«Il [devrait] se regarder dans la glace – ce qu'il doit savoir faire – avant de parler». C'est peu dire que le ministre des Finances, Michel Sapin, était agacé, ce mercredi lors de la présentation du budget 2016, par l'interview de Nicolas Sarkozy, le matin même, dans les Echos. L'ex-président y expliquait que «depuis 2012, les entreprises et les ménages ont été écrasés par plus de 50 milliards de prélèvements supplémentaires». Faux, pour Sapin : «les plus grosses hausses d'impôts pour les entreprises datent de 2010-2012. Nous, nous les avons également augmentés, mais nous les avons déjà effacées.»
Enervé, Sapin. Lui qui a misé toute la com' de ce projet de loi de finances – le dernier en année pleine du quinquennat – sur le thème des «engagements tenus». Le déficit public, tout d'abord, sera bien réduit de 3,8% cette année à 3,3% en 2016. Quitte à faire un peu plus d'économies l'année prochaine – 16 milliards au lieu des 14,5 prévus initialement – notamment pour compenser les dépenses de dernières minutes (migrants, interventions extérieures, plan agriculture, etc.). Pour près de la moitié (7,4 milliards), ces économies incomberont à la Sécu, tandis que les collectivités locales verront leur dotation baisser de 3,5 milliards. L'Etat, de son côté, fera un effort de 5,1 milliards, dont 2,7 milliards sur les dépenses d'intervention (notamment l'APL), un milliard sur les agences de l'Etat, 0,8 milliard sur sa masse salariale, et 0,6 milliard sur ses dépenses de fonctionnement et d'investissement. Ce qui ne l'empêchera pas d'augmenter de près de 8 000 le nombre de fonctionnaires, notamment dans la défense nationale.

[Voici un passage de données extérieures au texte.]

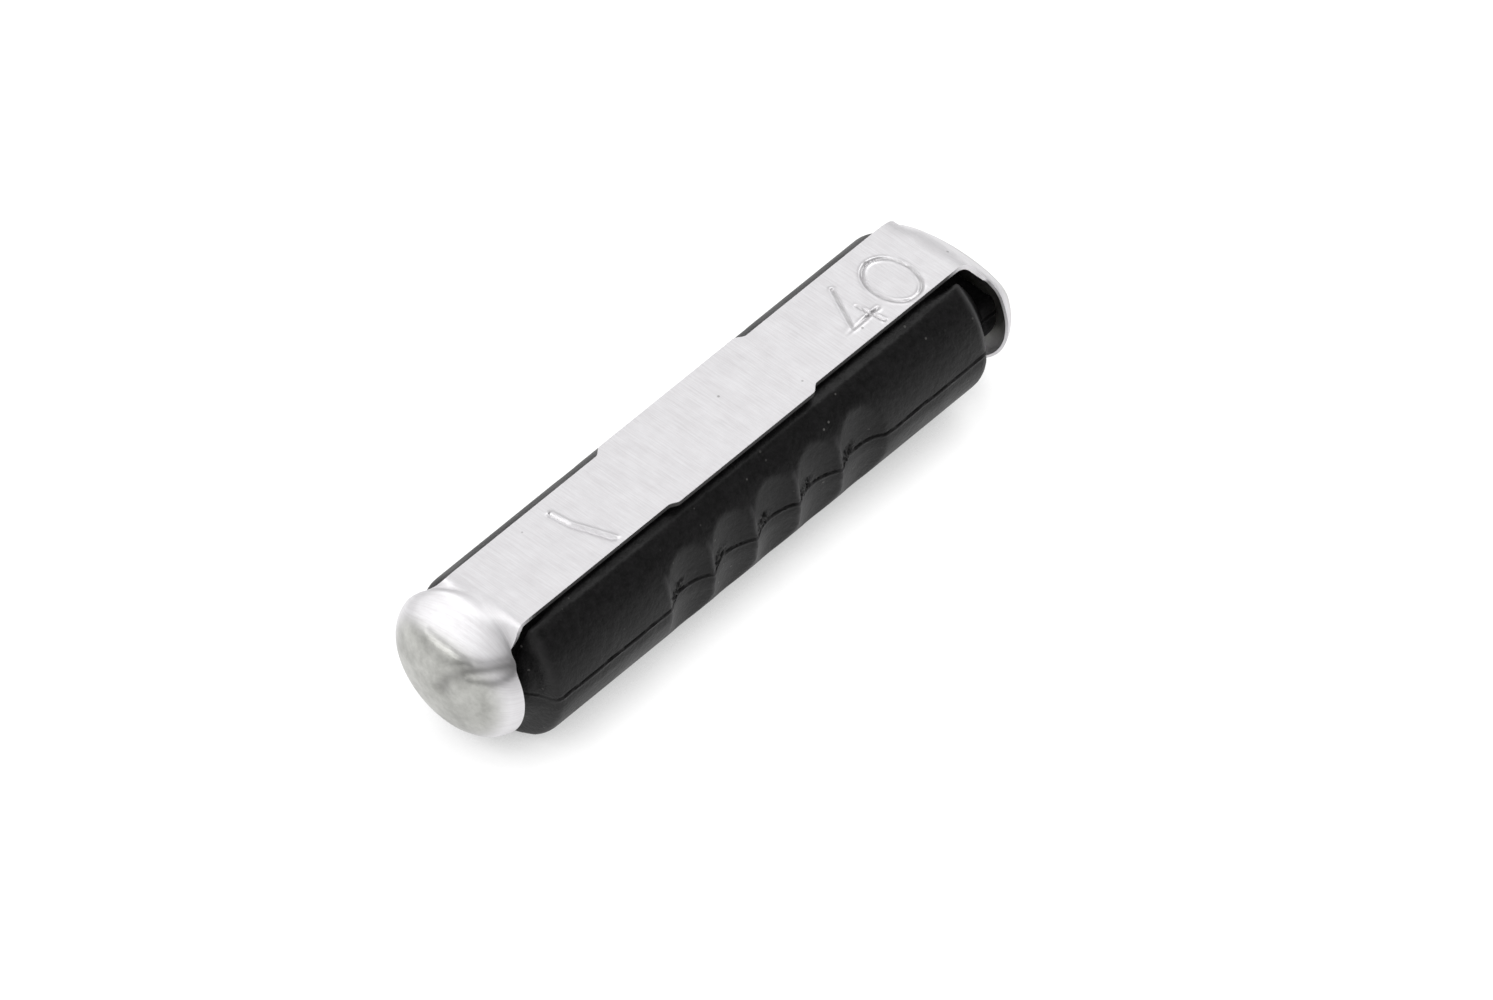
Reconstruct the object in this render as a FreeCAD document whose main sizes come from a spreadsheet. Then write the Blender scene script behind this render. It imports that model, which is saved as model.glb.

«Tenu» également l'engagement de baisser les impôts, sujet qui a piqué au vif le locataire de Bercy. Pour les entreprises, la baisse supplémentaire des prélèvements liée au CICE et au pacte de compétitivité sera de 9 milliards en 2016, pour atteindre 33 milliards au total, avant 41 milliards en 2017. Pour les ménages, la réduction de 2 milliards d'euros l'année prochaine est confirmée, après 3 milliards cette année. «Tenue» aussi la réduction du taux de prélèvements obligatoires, qui sera ramené à 44,5% du PIB en 2016 (après un pic de 44,9% en 2014), tout comme la réduction du taux de dépenses publiques à 55,1% du PIB. «Tenue», enfin, la stabilisation de la dette, qui atteindra tout de même un sommet l'année prochaine – 96,5% du PIB – et sera maintenue à ce niveau en 2017.
Bref, c'est le budget des «engagements tenus», petit visuel qui ornait chaque page du dossier de presse du ministère. Une communication un peu surprenante, cependant, dans la mesure où l'on ne sait plus à quels engagements ce budget fait référence. S'il s'agit de ceux de 2012, on en est très loin. Pour mémoire, le déficit public devait être réduit à 3% dès 2013, et la dette ramenée à 85,8% en 2015. S'agit-il alors des – nouveaux – objectifs de 2013, année où la Commission européenne nous a accordé un délai jusqu'en 2015 pour réduire notre déficit sous les 3% ? Là encore, on en est loin, puisque la France sera à 3,8% à la fin de l'année. L'«engagement tenu» a trait en réalité à l'énième report – 3% en 2017 – accordé en début d'année par la Commission. Or nous ne sommes qu'en 2015. Les multiples révisions au cours des dernières années devraient rendre l'exécutif plus prudent.